Print the line that contains "What build123d script" and every line after it through the last line of the records below, exactly as written and nothing else.

[start of DATA RECORDS]

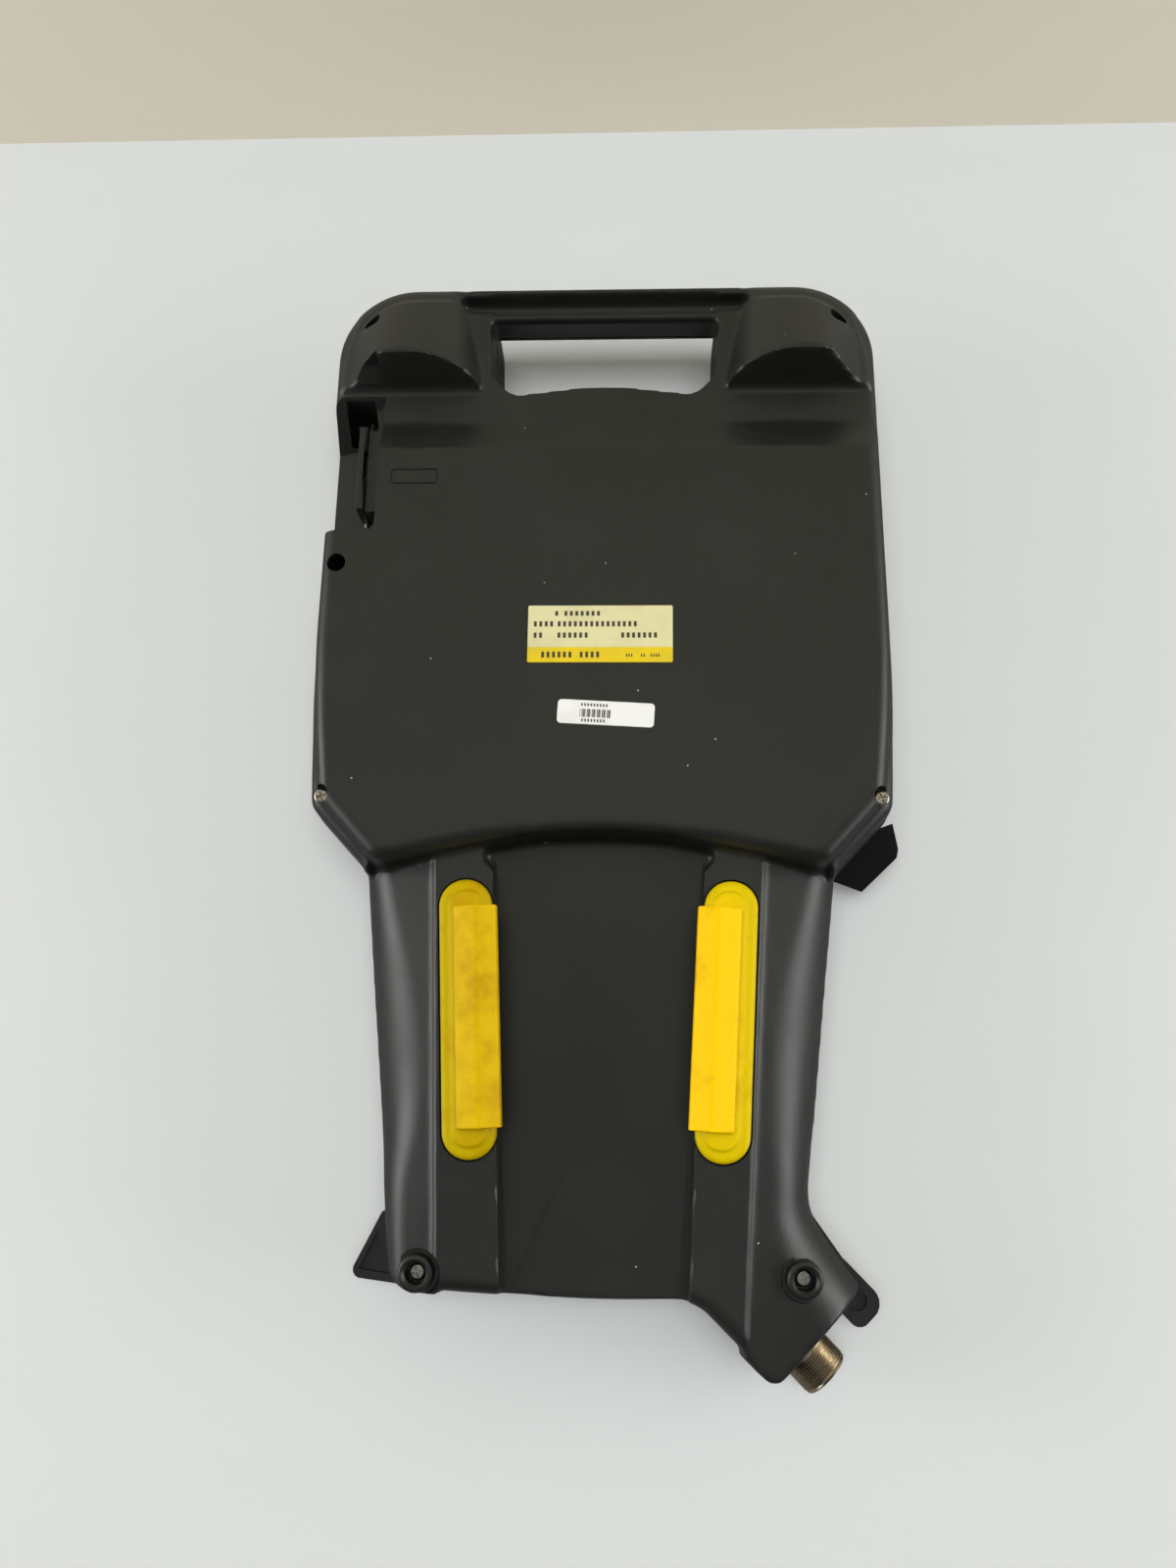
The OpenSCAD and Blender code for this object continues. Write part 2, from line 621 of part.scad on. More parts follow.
module usb_flap() color("#2c2d2a") {
    difference() {
        union() {
            block(flap_axis.x - flap_t / 2, flap_axis.x + flap_t / 2, flap_y0, flap_y1, flap_axis.y,
                flap_top);
            translate([flap_axis.x, flap_y0, flap_axis.y]) rotate([-90, 0, 0])
                cylinder(r = 1.9, h = flap_y1 - flap_y0);
        }
        translate([flap_axis.x, flap_y0 - 1, flap_axis.y]) rotate([-90, 0, 0])
            cylinder(r = flap_pin_r + fit, h = flap_y1 - flap_y0 + 2);
        block(flap_axis.x + 0.2, flap_axis.x + 9, usb_y - 8, usb_y + 8, flap_top - 3, flap_top + 1);
    }
}

module usb_flap_pin() color("#9a9a9a")
    translate([flap_axis.x, port_y0 - 1.5, flap_axis.y]) rotate([-90, 0, 0])
        cylinder(r = flap_pin_r, h = port_y1 - port_y0 + 3);

module usb_socket() color("#b8bcc0") difference() {
    block(-port_x - 1.5, -port_x + 12, usb_y - usb_w / 2, usb_y + usb_w / 2, usb_z - usb_h / 2,
        usb_z + usb_h / 2);
    difference() {
        block(-port_x - 2, -port_x + 9, usb_y - usb_w / 2 + 0.4, usb_y + usb_w / 2 - 0.4,
              usb_z - usb_h / 2 + 0.4, usb_z + usb_h / 2 - 0.4);
        block(-port_x - 0.5, -port_x + 10, usb_y - 5.5, usb_y + 5.5, usb_z + 0.2, usb_z + 1.9);
    }
}

module usb_board() color("#2f6b43") {
    block(4 - port_x, 30 - port_x, usb_y - 24, usb_y + 6, usb_z - usb_h / 2 - 1.6, usb_z - usb_h / 2);
    block(16 - port_x, 28 - port_x, usb_y - 22, usb_y - 14, board_z + board_t, usb_z - usb_h / 2 - 1.6);
}

// ---------- Display ----------

module display_window() color("#20262b", 0.6) translate([0, display_y, 0])
    slab(face_depth + 0.2, face_depth + 0.2 + window_t, rounded(rect(window_w, window_h, window_r)));

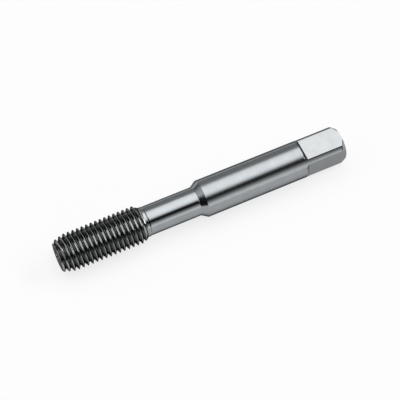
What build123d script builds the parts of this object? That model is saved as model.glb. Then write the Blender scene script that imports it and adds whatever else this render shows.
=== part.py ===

[end of DATA RECORDS]

### REPLY
What build123d script builds the parts of this object? That model is saved as model.glb. Then write the Blender scene script that imports it and adds whatever else this render shows.
=== part.py ===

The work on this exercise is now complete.